Delivery happens in phases with clear milestones. Ozrit doesn’t propose multi-year roadmaps with vague deliverables. Projects are structured around working releases, typically ranging from three to nine months depending on scope. Each release delivers functional capability that can be validated against business needs.

Support doesn’t end at go-live. Ozrit provides 24/7 coverage for production systems. When issues occur, they’re handled by people who built the system and understand its architecture, not by a separate support team reading documentation.

This approach fits how large enterprises actually operate. Projects need realistic timelines, clear ownership, and delivery certainty. Technology needs to integrate with existing systems, handle real business complexity, and come with ongoing support that doesn’t require constant vendor management.

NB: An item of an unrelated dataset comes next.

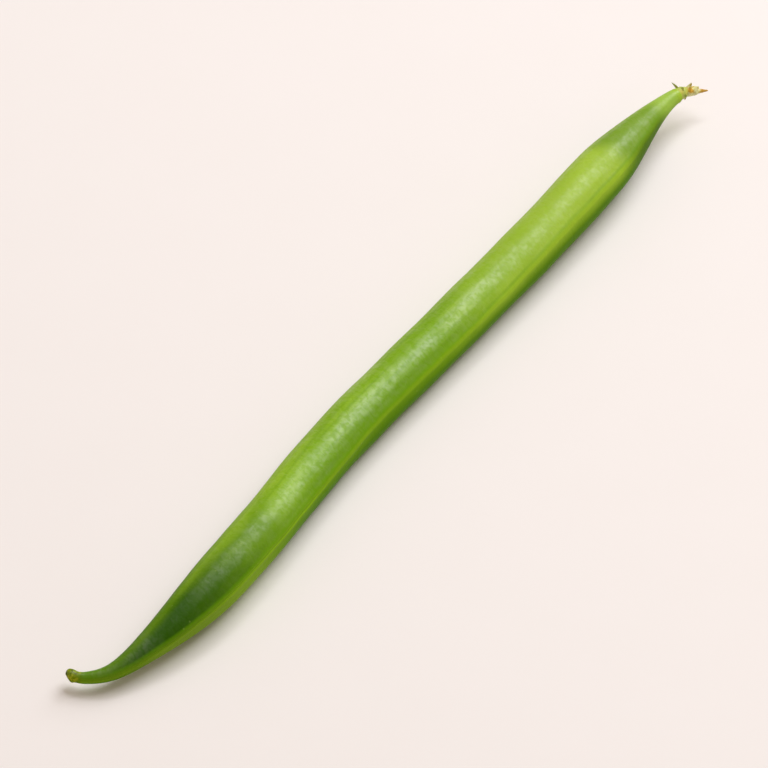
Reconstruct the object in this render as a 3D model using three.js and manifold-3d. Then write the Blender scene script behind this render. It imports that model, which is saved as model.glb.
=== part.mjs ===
// A fresh green bean lying on a table: the pod with its curled tail, the calyx that caps its stem end
// and the short torn stalk that is left on the calyx.
// Lengths are millimetres and +Z is up. +X runs from the tail to the stem end, and the pod rests on z = 0.
import * as THREE from "three";
import { mergeVertices } from "three/addons/utils/BufferGeometryUtils.js";
import Module from "manifold-3d";

const wasm = await Module();
wasm.setup();

// The bean's middle line, from the tip of the tail to the end of the stalk
const ROUTE = [
  [-74.7, 3.3, 2.3],
  [-73.3, 0.4, 2.3],
  [-69.8, -2.2, 2.7],
  [-63.1, -3.5, 3.5],
  [-52.1, -3.9, 4.3],
  [-36.1, -2.4, 4.35],
  [-14.1, 0.7, 3.85],
  [11.9, 1.9, 3.85],
  [35.9, 2.8, 4.35],
  [53.9, 4.0, 4.85],
  [65.9, 5.0, 5.1],
  [72.3, 4.7, 4.95],
  [74.9, 3.2, 4.1],
];

// Driving dimensions of the pod: half its thickness, and how far its two tapers reach
const BODY_RADIUS = 4.05;
const TAIL_RADIUS = 0.78;
const NECK_RADIUS = 0.95;
const TAIL_TAPER = { from: -1, to: 32.5 };
const STEM_TAPER = { from: 129, to: 153 };
const KNOB = { radius: 1.0, length: 1.8, squareness: 3.4, slant: 0.4, slantTurn: -133 };
const END_ROUNDING = 0.35;

// Seeds inside press the two cheeks of the pod out a little
const SEED = { spacing: 14, first: 40, last: 124, swelling: 0.1 };

// The two seams, opposite each other, turn slowly round the pod. Angles are from straight up, and
// positive towards +Y. Distances are from the tip of the tail.
const SEAM = { height: 0.24, halfWidth: 0.62, groove: 0.6, grooveHalfWidth: 0.2, fade: 9, least: 0.25 };
const SEAM_TURNS = [
  [0, -72],
  [42, -69],
  [56, -69],
  [72, -62],
  [95, -64],
  [119, -57],
  [134, -59],
  [155, -68],
];

// How finely the pod is faceted, and how much its facets crowd towards the seams and the two ends
const POD_FACETS = { around: 36, along: 88, towardsSeams: 0.62, towardsEnds: 0.88 };

// The calyx is a small cap with five pointed lobes, and the stalk a stub that ends in torn fibres.
// Lobes and fibres lean out from the way the bean points, and their turns are clockwise from straight up.
// A fibre's foot is its distance from the start of the stalk.
const GAP = 0.3;
const CALYX = { length: 1.0, rootRadius: 0.95, rimRadius: 0.98, topRadius: 0.7, sides: 20 };
const LOBE = { width: 0.8, thickness: 0.64, sunk: 0.4, sides: 8 };
const LOBES = [
  { turn: 295, length: 1.2, lean: 112 },
  { turn: 10, length: 0.7, lean: 60 },
  { turn: 78, length: 0.65, lean: 50 },
  { turn: 150, length: 0.8, lean: 75 },
  { turn: 222, length: 0.7, lean: 60 },
];
const STALK = { length: 1.8, rootRadius: 0.7, waistRadius: 0.66, topRadius: 0.5, sides: 14 };
const FIBRES = [
  { turn: 322, foot: 0.2, length: 1.0, lean: 66, thickness: 1.0 },
  { turn: 10, foot: 0.8, length: 0.9, lean: 20, thickness: 0.7 },
  { turn: 60, foot: 0.9, length: 1.5, lean: 4, thickness: 0.75 },
  { turn: 140, foot: 0.2, length: 0.9, lean: 58, thickness: 0.7 },
  { turn: 236, foot: 0.7, length: 0.8, lean: 30, thickness: 0.64 },
];

const BLADE_CURL = 0.25;
const BLADE_ROWS = 3;

const UP = new THREE.Vector3(0, 0, 1);
const FULL_TURN = 2 * Math.PI;
const { degToRad, smoothstep, lerp } = THREE.MathUtils;

const route = new THREE.CatmullRomCurve3(ROUTE.map((p) => new THREE.Vector3(...p)), false, "catmullrom");
route.arcLengthDivisions = 3000;
const ROUTE_LENGTH = route.getLength();
const POD_LENGTH = ROUTE_LENGTH - STALK.length - CALYX.length - 2 * GAP;

// The place at a distance along the middle line, and the directions forward, left and upward there
function frameAt(distance) {
  const u = THREE.MathUtils.clamp(distance / ROUTE_LENGTH, 0, 1);
  const forward = route.getTangentAt(u);
  const left = new THREE.Vector3().crossVectors(UP, forward).normalize();
  const upward = new THREE.Vector3().crossVectors(forward, left);
  return { centre: route.getPointAt(u), forward, left, upward };
}

// A point at an angle and a radius round the middle line
function around(frame, angle, radius) {
  return frame.centre
    .clone()
    .addScaledVector(frame.upward, radius * Math.cos(angle))
    .addScaledVector(frame.left, radius * Math.sin(angle));
}

// A closed skin round an axis: place(t, turn) gives the point at a share t of the way from one pole to
// the other, and at a share of a full turn
function closedSkin(sides, rows, place) {
  const skin = new THREE.SphereGeometry(1, sides, rows);
  const { position, uv } = skin.attributes;
  for (let i = 0; i < position.count; i++) {
    const turn = (Math.round(uv.getX(i) * sides) % sides) / sides;
    position.setXYZ(i, ...place(1 - uv.getY(i), turn).toArray());
  }
  skin.deleteAttribute("normal");
  skin.deleteAttribute("uv");
  return mergeVertices(skin);
}

// The seam's angle at a distance along the pod, eased between the stated places
function seamAngle(distance) {
  const next = Math.max(1, SEAM_TURNS.findIndex(([at]) => at >= distance));
  const [from, start] = SEAM_TURNS[next - 1];
  const [to, end] = SEAM_TURNS[next];
  return degToRad(lerp(start, end, smoothstep(distance, from, to)));
}

// Half the pod's thickness without its seams and seeds
function podRadius(distance) {
  const swell = smoothstep(distance, TAIL_TAPER.from, TAIL_TAPER.to);
  const narrow = smoothstep(distance, STEM_TAPER.from, STEM_TAPER.to);
  const shaft = lerp(lerp(TAIL_RADIUS, BODY_RADIUS, swell), NECK_RADIUS, narrow);
  const knobShare = (2 * distance) / KNOB.length - 1;
  const knob = KNOB.radius * Math.sqrt(Math.max(0, 1 - Math.abs(knobShare) ** KNOB.squareness));
  const behindKnob = shaft * smoothstep(distance, 0, KNOB.length);
  const end = Math.max(0, 1 - (POD_LENGTH - distance) / END_ROUNDING);
  return Math.max(knob, behindKnob) * Math.sqrt(Math.max(0, 1 - end ** 2));
}

// How far the skin stands out over the nearer seam: a low ridge with a fine groove along its top
function seamHeight(distance, fromSeam, radius) {
  const gap = radius * Math.asin(Math.abs(Math.sin(fromSeam)));
  const ridge = Math.exp(-((gap / SEAM.halfWidth) ** 2));
  const groove = SEAM.groove * Math.exp(-((gap / SEAM.grooveHalfWidth) ** 2));
  const tail = smoothstep(distance, 1, 1 + SEAM.fade);
  const stem = 1 - smoothstep(distance, POD_LENGTH - SEAM.fade, POD_LENGTH - 1);
  const share = Math.min(1, SEAM.least + radius / BODY_RADIUS);
  return SEAM.height * (ridge - groove) * tail * stem * share;
}

// How far the seeds press the cheeks out, midway between the seams
function seedHeight(distance, fromSeam) {
  const wave = 0.5 + 0.5 * Math.cos((FULL_TURN * (distance - SEED.first)) / SEED.spacing);
  const inside =
    smoothstep(distance, SEED.first - SEED.spacing, SEED.first) *
    (1 - smoothstep(distance, SEED.last, SEED.last + SEED.spacing));
  return SEED.swelling * wave * inside * Math.sin(fromSeam) ** 2;
}

// How far the knob's end is cut back on one side
function knobSlant(distance, angle, radius) {
  const side = 1 + Math.cos(angle - degToRad(KNOB.slantTurn));
  return KNOB.slant * radius * side * (1 - smoothstep(distance, 0, KNOB.length));
}

function makePod() {
  const { around: sides, along, towardsSeams, towardsEnds } = POD_FACETS;
  return closedSkin(sides, along, (t, turn) => {
    const distance = POD_LENGTH * (t - (towardsEnds * Math.sin(FULL_TURN * t)) / FULL_TURN);
    const evenly = FULL_TURN * turn;
    const fromSeam = evenly - (towardsSeams * Math.sin(2 * evenly)) / 2;
    const radius = podRadius(distance);
    const relief = seamHeight(distance, fromSeam, radius) + seedHeight(distance, fromSeam);
    const angle = seamAngle(distance) + fromSeam;
    const frame = frameAt(distance);
    const point = around(frame, angle, radius === 0 ? 0 : radius + relief);
    point.addScaledVector(frame.forward, knobSlant(distance, angle, radius));
    point.z = Math.max(0, point.z);
    return point;
  });
}

// A piece whose own axis is +Y, set on the middle line with that axis pointing along it
function setOnRoute(geometry, distance) {
  const { centre, forward, left, upward } = frameAt(distance);
  const turned = new THREE.Matrix4().makeBasis(upward, forward, left);
  return geometry.applyMatrix4(turned.setPosition(centre));
}

// A pointed blade on the axis +Y, whose foot is off the axis and whose tip leans and curls outward
function makeBlade({ turn, length, lean }, { width, thickness, sides }, footRadius, footHeight) {
  const blade = new THREE.ConeGeometry(0.5, length, sides, BLADE_ROWS);
  blade.translate(0, length / 2, 0);
  const { position } = blade.attributes;
  for (let i = 0; i < position.count; i++) {
    const share = position.getY(i) / length;
    position.setX(i, position.getX(i) * thickness + BLADE_CURL * length * share ** 2);
    position.setZ(i, position.getZ(i) * width);
  }
  blade.rotateZ(-degToRad(lean));
  blade.translate(footRadius, footHeight, 0);
  blade.rotateY(degToRad(turn));
  return blade;
}

function toSolid(geometry) {
  const plain = geometry.clone();
  plain.deleteAttribute("normal");
  plain.deleteAttribute("uv");
  const merged = mergeVertices(plain, 1e-5);
  const vertProperties = Float32Array.from(merged.attributes.position.array);
  const triVerts = Uint32Array.from(merged.index.array);
  return new wasm.Manifold(new wasm.Mesh({ numProp: 3, vertProperties, triVerts }));
}

// Several overlapping closed pieces joined as one
function fuse(geometries) {
  const joined = geometries.map(toSolid).reduce((whole, piece) => whole.add(piece));
  const { vertProperties, triVerts } = joined.getMesh();
  const geometry = new THREE.BufferGeometry();
  geometry.setAttribute("position", new THREE.BufferAttribute(vertProperties, 3));
  geometry.setIndex(new THREE.BufferAttribute(triVerts, 1));
  return geometry;
}

// A round solid whose outline is given as heights on its axis +Y and radii
function turned(outline, sides) {
  return new THREE.LatheGeometry(outline.map(([along, radius]) => new THREE.Vector2(radius, along)), sides);
}

function makeCalyx() {
  const { length, rootRadius, rimRadius, topRadius } = CALYX;
  const cap = turned(
    [
      [0, 0],
      [0, rootRadius],
      [length / 3, rimRadius],
      [(2 * length) / 3, (rimRadius + rootRadius) / 2],
      [length, topRadius],
      [length, 0],
    ],
    CALYX.sides,
  );
  const lobes = LOBES.map((lobe) => makeBlade(lobe, LOBE, rimRadius - LOBE.sunk, length / 3));
  return setOnRoute(fuse([cap, ...lobes]), POD_LENGTH + GAP);
}

function makeStalk() {
  const { length, rootRadius, waistRadius, topRadius } = STALK;
  const stub = turned(
    [
      [0, 0],
      [0, rootRadius],
      [length / 2, waistRadius],
      [0.8 * length, topRadius],
      [0.9 * length, 0],
    ],
    STALK.sides,
  );
  const fibres = FIBRES.map((fibre) => {
    const section = { width: fibre.thickness, thickness: fibre.thickness, sides: 3 };
    return makeBlade(fibre, section, topRadius / 2, fibre.foot);
  });
  return setOnRoute(fuse([stub, ...fibres]), POD_LENGTH + CALYX.length + 2 * GAP);
}

function piece(name, geometry, colour, roughness) {
  const material = new THREE.MeshStandardMaterial({ color: colour, roughness, metalness: 0 });
  const mesh = new THREE.Mesh(geometry, material);
  mesh.name = name;
  return mesh;
}

const bean = new THREE.Group();
bean.add(piece("pod", makePod(), 0x7fae3c, 0.42));
bean.add(piece("calyx", makeCalyx(), 0x9cab49, 0.6));
bean.add(piece("stalk", makeStalk(), 0xc9bd7c, 0.8));

// The origin is under the middle of the whole bean
const middle = new THREE.Box3().setFromObject(bean).getCenter(new THREE.Vector3());
bean.position.set(-middle.x, -middle.y, 0);

export default bean;
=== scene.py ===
"""A fresh green bean lying on a pale table, modelled round its CAD frame.

The pod is drawn out straight, ring by ring, and given its seams, the swelling of its seeds and small dents.
Then it is bent along its route. The calyx and the torn stalk are modelled on the same route.
Lengths are metres in the model, and millimetres in the tables below.
"""

import math

import bpy
from mathutils import Matrix, Vector, noise
from mathutils.geometry import interpolate_bezier


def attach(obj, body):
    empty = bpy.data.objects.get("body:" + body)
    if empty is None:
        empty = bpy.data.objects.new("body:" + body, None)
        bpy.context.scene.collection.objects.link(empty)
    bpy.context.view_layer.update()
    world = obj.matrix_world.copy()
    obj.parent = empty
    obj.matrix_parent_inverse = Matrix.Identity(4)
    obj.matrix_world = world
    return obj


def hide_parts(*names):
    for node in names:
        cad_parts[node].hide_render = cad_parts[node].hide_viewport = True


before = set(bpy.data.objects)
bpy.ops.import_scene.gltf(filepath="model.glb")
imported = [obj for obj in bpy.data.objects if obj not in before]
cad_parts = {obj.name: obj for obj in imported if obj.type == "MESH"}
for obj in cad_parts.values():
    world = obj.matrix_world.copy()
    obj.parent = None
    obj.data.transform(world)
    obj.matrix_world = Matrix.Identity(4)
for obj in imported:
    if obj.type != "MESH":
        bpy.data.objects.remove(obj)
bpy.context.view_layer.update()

bl_info = {
    "name": "Green Bean",
    "version": (1, 0, 0),
    "blender": (4, 5, 0),
    "location": "3D View > Sidebar > Green Bean",
    "description": "Models a fresh green bean: its pod, its calyx and its torn stalk",
    "category": "Object",
}

MM = 0.001

# The bean's middle line, from the tip of the tail to the end of the stalk, as in the CAD model
ROUTE = (
    (-74.7, 3.3, 2.3),
    (-73.3, 0.4, 2.3),
    (-69.8, -2.2, 2.7),
    (-63.1, -3.5, 3.5),
    (-52.1, -3.9, 4.3),
    (-36.1, -2.4, 4.35),
    (-14.1, 0.7, 3.85),
    (11.9, 1.9, 3.85),
    (35.9, 2.8, 4.35),
    (53.9, 4.0, 4.85),
    (65.9, 5.0, 5.1),
    (72.3, 4.7, 4.95),
    (74.9, 3.2, 4.1),
)
# The CAD model moves its route by this much, to have the origin under the middle of the bean
CENTRING = (-0.006, -0.12, 0.0)
# How many places the route is measured at from one of its points to the next
ROUTE_STEPS = 120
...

Making the Transition Safely

Moving from manual operations to intelligent workflows requires careful planning. The transition itself creates risk. Current operations must continue while new systems are built and validated.

Successful transitions typically happen in stages. Initial phases often run parallel, where new automated workflows operate alongside existing manual processes so teams can compare results and build confidence. This takes longer but dramatically reduces the risk of discovering critical issues after cutting over completely.

Training matters more than most enterprises anticipate. Even when workflows become automated, people need to understand how the system works, when to intervene, and how to handle exceptions. This isn’t just end-user training. Operations leaders need to understand system behavior well enough to make informed decisions about process changes.

Governance doesn’t disappear with automation. It changes form. Instead of approval workflows and manual checkpoints, enterprises need monitoring, audit trails, and controls built into automated systems. These must be designed upfront, not added later.

Change management often determines whether automation delivers value or creates new problems. Teams need to understand why changes are happening, how their roles evolve, and what new capabilities they gain. When handled poorly, even technically successful automation projects face resistance that limits adoption and value.

The enterprises that execute these transitions well treat them as operational transformations, not IT projects. They involve business stakeholders throughout delivery, validate against real operational scenarios, and manage rollout as carefully as they manage development.

The Strategic Value of Operational Intelligence

When enterprises successfully replace manual operations with intelligent workflows, the benefits extend beyond cost and efficiency.

Operations become more predictable. Automated workflows execute consistently, produce detailed logs, and generate data that reveals patterns invisible in manual processes. This operational intelligence enables better planning, faster problem identification, and continuous improvement.

Capacity becomes elastic. Instead of hiring and training staff to handle peak loads, enterprises can scale automated workflows with infrastructure. This particularly matters for operations with seasonal variation or rapid growth.

Risk profiles change fundamentally. Manual processes concentrate knowledge in individuals, creating key person dependencies. Automated workflows embed that knowledge in systems, reducing business continuity risk while making operations more auditable.

Perhaps most importantly, talented people get to do more interesting work. Instead of spending time on repetitive tasks, they can focus on analysis, improvement, and strategic initiatives that manual operations never left time for.

These outcomes don’t happen automatically. They require automation that actually works, delivery that maintains operational continuity, and ongoing support that keeps systems running reliably. Getting there requires partners who understand both the technology and the enterprise execution challenges that make this work difficult.